А потом была война. Сам город немцы оккупировали уже в начале сентября сорок первого. Попытка отбить его «кавалерийским наскоком» малочисленного Шлиссельбургского десанта с треском провалилась, однако взять крепость на острове Ореховом фашисты так и не смогли! Древняя твердыня и в ХХ веке показала свою неприступность! Крепость защищали подразделения 2-го стрелкового полка 1-й дивизии войск НКВД, 409-я морская артбатарея 302-го отдельного артдивизиона Балтфлота да группа моряков Ладожской флотилии... и всё. Поистине горстка людей совершила невозможное, продержавшись целых пятьсот дней под непрерывными артобстрелами и бомбёжками, превратившими стены, башни и другие сооружения в сплошные руины (большинство и сейчас выглядит так же, как в ту войну). Бойцы дали клятву, слова которой после были отлиты на мемориале героям-защитникам: «Мы, бойцы крепости Орешек, клянемся защищать ее до последнего. Никто из нас при любых обстоятельствах не покинет ее. Увольняются с острова: на время — больные и раненые, навсегда — погибшие. Будем стоять здесь до конца».

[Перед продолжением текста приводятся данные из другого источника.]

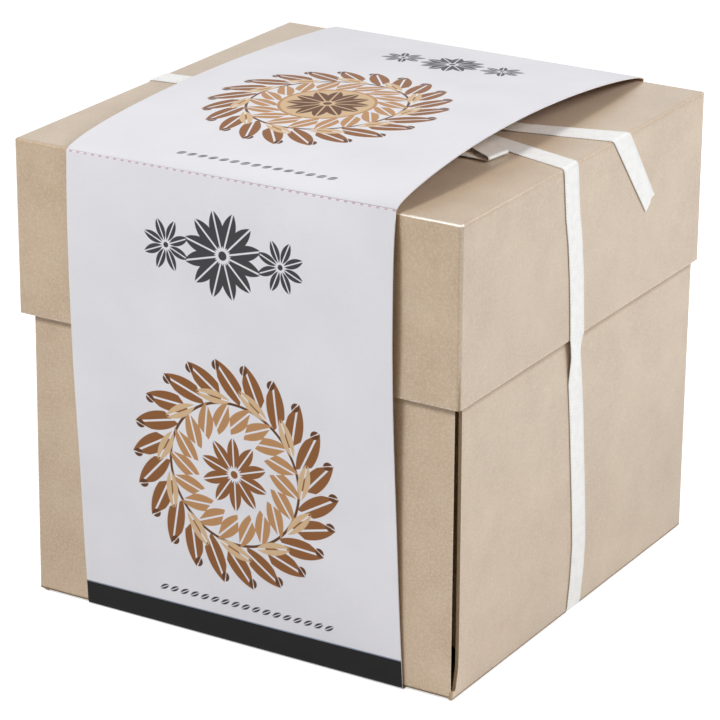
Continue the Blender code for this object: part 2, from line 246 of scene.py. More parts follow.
boxKraft = kraftMaterial("kraftBoardCalendered", "box")
innerKraft = kraftMaterial("kraftBoardInnerUncoated", "inner")
cardKraft = kraftMaterial("kraftCardUncoated", "card")
boardEdge = cutEdgeMaterial("kraftBoardGuillotineCut", "C3AD8F", "A48C6C")
cardEdge = cutEdgeMaterial("kraftCardDieCut", "9E7E59", "7E5E3D")
# What a sheet shows outside, inside and at its cut edge
wallBoard = [boxKraft, innerKraft, boardEdge]
innerCard = [innerKraft, innerKraft, cardEdge]
looseCard = [cardKraft, cardKraft, cardEdge]
print("board materials made")


# The sleeve's print: each motif is a mask worked out from the place on the sheet in mm, with a soft edge
inks = {
    "paper": "E8E7EB",
    "paperShade": "DAD9DF",
    "edge": "F4F4F4",
    "reverse": "D6AF82",
    "reverseShade": "C89F72",
    "black": "100F10",
    "bandLine": "8E97AA",
    "dark": "3E3D40",
    "brown": "8A5A33",
    "kraft": "B98B5F",
    "light": "D3B48E",
    "deep": "5E3B22",
    "dash": "CDAFBB",
}
printShape = {"topCrease": 120.0, "soft": 0.06, "rib": 0.09, "ribEdge": 0.1, "dash": 0.4}


def lengthOf(tree, across, along):
    # sqrt(across^2 + along^2)
    spot = addNode(tree, "CombineXYZ", across, along)
    return addNode(tree, "VectorMath", spot, operation="LENGTH", out="Value")


def leafMask(tree, across, along, tilt, halfLength, halfWidth):
    # A pointed leaf, the overlap of two circles: inside
    # where sqrt((|a| + d)^2 + b^2) < r, with a bare midrib
    radius = (halfLength ** 2 + halfWidth ** 2) / (2 * halfWidth)
    turned = []
    for first, second, sign in ((across, along, -1), (along, across, 1)):
        part = addNode(tree, "Math", first, math.cos(tilt), operation="MULTIPLY")
        other = addNode(tree, "Math", second, sign * math.sin(tilt), operation="MULTIPLY")
        turned.append(addNode(tree, "Math", part, other, operation="ADD"))
    side = addNode(tree, "Math", turned[0], operation="ABSOLUTE")
    pushed = addNode(tree, "Math", side, radius - halfWidth, operation="ADD")
    reach = lengthOf(tree, pushed, turned[1])
    soft, rib = printShape["soft"], halfWidth * printShape["rib"]
    inside = addNode(tree, "MapRange", reach, radius - soft, radius + soft, 1.0, 0.0)
    bare = addNode(tree, "MapRange", side, rib, rib + printShape["ribEdge"], 0.0, 1.0)
    return addNode(tree, "Math", inside, bare, operation="MULTIPLY")


def shiftedPlace(tree, x, y, middle):
    # The place less the motif's middle
    dx = addNode(tree, "Math", x, middle[0], operation="SUBTRACT")
    dy = addNode(tree, "Math", y, middle[1], operation="SUBTRACT")
    return dx, dy


def ring(tree, x, y, at, radius, count, tilt, leaf, phase=0.0):
    # Leaves of (half length, half width), turned by a tilt in degrees, at equal angles on a circle: the
    # angle is cut into count sectors, and one leaf is drawn in each
    dx, dy = shiftedPlace(tree, x, y, at)
    angle = addNode(tree, "Math", dy, dx, operation="ARCTAN2")
    sector = 2 * math.pi / count
    turns = addNode(tree, "Math", angle, 1 / sector, phase, operation="MULTIPLY_ADD")
    number = addNode(tree, "Math", turns, operation="FLOOR")
    part = addNode(tree, "Math", turns, number, operation="SUBTRACT")
    local = addNode(tree, "Math", part, sector, -sector / 2, operation="MULTIPLY_ADD")
    reach = lengthOf(tree, dx, dy)
    sine = addNode(tree, "Math", local, operation="SINE")
    cosine = addNode(tree, "Math", local, operation="COSINE")
    across = addNode(tree, "Math", reach, sine, operation="MULTIPLY")
    along = addNode(tree, "Math", reach, cosine, operation="MULTIPLY")
    along = addNode(tree, "Math", along, radius, operation="SUBTRACT")
    return leafMask(tree, across, along, math.radians(tilt), *leaf)


def row(tree, x, y, at, step, count, tilt, leaf):
    # The same leaves at equal steps along a line, count of them about its middle
    dx, dy = shiftedPlace(tree, x, y, at)
    steps = addNode(tree, "Math", dx, 1 / step, operation="MULTIPLY")
    number = addNode(tree, "Math", steps, operation="ROUND")
    part = addNode(tree, "Math", steps, number, operation="SUBTRACT")
    across = addNode(tree, "Math", part, step, operation="MULTIPLY")
    mask = leafMask(tree, across, dy, math.radians(tilt), *leaf)
    side = addNode(tree, "Math", number, operation="ABSOLUTE")
    inRow = addNode(tree, "Math", side, count / 2, operation="LESS_THAN")
    return addNode(tree, "Math", mask, inRow, operation="MULTIPLY")


def disc(tree, x, y, at, radius, hole=-0.2):
    # A disc, with a hole where its radius is above 0: inside where hole < distance from the middle < radius
    reach = lengthOf(tree, *shiftedPlace(tree, x, y, at))
    soft = printShape["soft"]
    outer = addNode(tree, "MapRange", reach, radius - soft, radius + soft, 1.0, 0.0)
    inner = addNode(tree, "MapRange", reach, hole - soft, hole + soft, 0.0, 1.0)
    return addNode(tree, "Math", outer, inner, operation="MULTIPLY")


def band(tree, x, y, middle, half, step=None):
    # A straight band across the sheet, of half its width to
    # either side, broken into dashes where it has a step
    inside = addNode(tree, "Math", y, middle, half, operation="COMPARE")
    if step is None:
        return inside
    steps = addNode(tree, "Math", x, 1 / step, operation="MULTIPLY")
    part = addNode(tree, "Math", steps, operation="FRACT")
    dash = addNode(tree, "Math", part, printShape["dash"], operation="LESS_THAN")
    return addNode(tree, "Math", inside, dash, operation="MULTIPLY")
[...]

И крепкий Орешек не давал захватчикам стиснуть исток Невы, переброситься на тот берег, перерезать Дорогу жизни, снабжавшую блокадный Ленинград! На протяжении всех этих долгих дней наши войска стремились деблокировать город на Неве именно со стороны Шлиссельбурга (с Синявинских рубежей). Несли большие потери, терпели неудачи, но в итоге добились своего. 12 января 1943 года грянула операция «Искра», начатая 67-й армией Ленинградского и 2-й ударной армией Волховского фронтов. Через шесть дней они соединились, освободив Шлиссельбург и очистив от врага всё южное побережье Ладоги.

В 1944 году город переименовали на русский манер — в Петрокрепость. Это название он носил до 1992 года.

Фото: Илья Бим

А подвиг советских воинов, защищавших Орешек, увековечили мемориалом «Клятва». Он установлен прямо в руинах разрушенного немецкими снарядами (и оставленного так в память о кошмаре войны) Иоанно-Предтеченского собора.

На этом маленьком клочке земли — острове Ореховый — эпохи, свершения и судьбы переплетены в один тугой узел.